On Thu, May 02, 2013 at 02:31:44PM +0900, Simon Horman wrote:
> On Wed, May 01, 2013 at 09:53:42PM -0700, Jesse Gross wrote:
> > On Wed, May 1, 2013 at 3:57 PM, Simon Horman <horms@verge.net.au> wrote:
> > > On Wed, May 01, 2013 at 11:16:40AM -0700, Jesse Gross wrote:
> > >> On Wed, May 1, 2013 at 12:50 AM, Simon Horman <horms@verge.net.au> wrote:
> > >> > On Tue, Apr 30, 2013 at 09:19:51AM -0700, Jesse Gross wrote:
> > >> >> On Mon, Apr 29, 2013 at 8:21 PM, Simon Horman <horms@verge.net.au> wrote:
> > >> >> > On Fri, Apr 26, 2013 at 04:03:21PM -0700, Jesse Gross wrote:
> > >> >> >> On Thu, Apr 25, 2013 at 12:36 AM, Simon Horman <horms@verge.net.au> wrote:
> > >> >> >> > On Tue, Apr 23, 2013 at 02:00:19PM -0700, Joseph Gasparakis wrote:
> > >> >> >> >> Any particular reason to introduce skb->encapsulation_features instead of
> > >> >> >> >> using the existing skb->encapsulation? Also I don't see it used in your
> > >> >> >> >> second patch either.
> > >> >> >> >
> > >> >> >> > My reasoning is that skb->encapsulation seems to alter the behaviour of
> > >> >> >> > many different locations and I'm not sure that any of them, other than the
> > >> >> >> > one in dev_hard_start_xmit() make sense for MPLS.
> > >> >> >>
> > >> >> >> The problem is the meaning of skb->encapsulation isn't really defined
> > >> >> >> clearly and I'm certain that the current implementation is not going
> > >> >> >> to work in the future. Depending on your perspective, vlans, MPLS,
> > >> >> >> tunnels, etc. can all be considered forms of encapsulation but clearly
> > >> >> >> there are many NICs that have different capabilities across those. I
> > >> >> >> believe the intention here was really to describe L3 tunnels as
> > >> >> >> encapsulation, in which case MPLS really shouldn't be using this
> > >> >> >> mechanism at all.
> > >> >> >>
> > >> >> >> Now there is some overlap, especially today since most currently
> > >> >> >> shipping silicon wasn't designed to support tunnels and so is using
> > >> >> >> some form of offset based offloads. In that case, all forms of
> > >> >> >> encapsulation are pretty similar. However, in the future that won't be
> > >> >> >> the case as support for specific protocols is implemented for higher
> > >> >> >> performance and richer support.
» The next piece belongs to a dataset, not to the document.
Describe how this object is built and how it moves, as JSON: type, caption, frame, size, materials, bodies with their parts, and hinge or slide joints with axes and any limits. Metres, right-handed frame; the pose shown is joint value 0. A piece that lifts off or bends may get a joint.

When that happens, not only will MPLS
> > >> >> >> and tunnels have different capabilities but various forms tunnels
> > >> >> >> might as well.
> > >> >> >
> > >> >> > Wouldn't be possible to describe those differences using,
> > >> >> > dev->hw_enc_features? I assumed that was its purpose.
> > >> >>
> > >> >> If there truly are differences between the offload capabilities of
> > >> >> MPLS and L3 tunnels then no, it's not possible, because it's a single
> > >> >> field. It's certainly not a valid assumption that a NIC that can do
> > >> >> TSO over GRE can also do it over MPLS.
> > >> >>
> > >> >> However, it's unlikely that there are truly significant differences
> > >> >> between various encapsulation formats on a per-feature basis. I think
> > >> >> what we need to do is separate out the ability to understand the
> > >> >> headers from the capabilities so you have two fields: header (none,
> > >> >> VLAN, QinQ, MPLS, VXLAN, GRE, etc.) and feature (checksum, SG, TSO,
> > >> >> etc.) rather than the product of each. Otherwise, we end up with a ton
> > >> >> of different combinations.
> > >> >
> > >> > I'm not quite sure that I follow.
> > >> >
> > >> > Is your idea to replace skb->encapsulation (a single bit) with
> > >> > a field that corresponds to the outer-most (encapsulation) header in use
> > >> > and has bits for none, VLAN, QinQ, MPLS, VXLAN, GRE, etc...?
> > >>
> > >> No, I'm talking about netdev features. You can already tell the
> > >> encapsulation type of a packet by looking at the EtherType.
> > >
> > > Now I am completely confused about what are the two fields that you
> > > refer to in your previous email.
> > 
> > I have always been referring to the netdev features for various
> > protocol types. This is because considering MPLS as a form of
> > encapsulation for the purpose of offloads buckets too many protocols
> > into the same set and NICs will have varying features for those.
> > Trying to avoid this by having a bit for offloadable encapsulations is
> > just going to be very confusing and not very future proof.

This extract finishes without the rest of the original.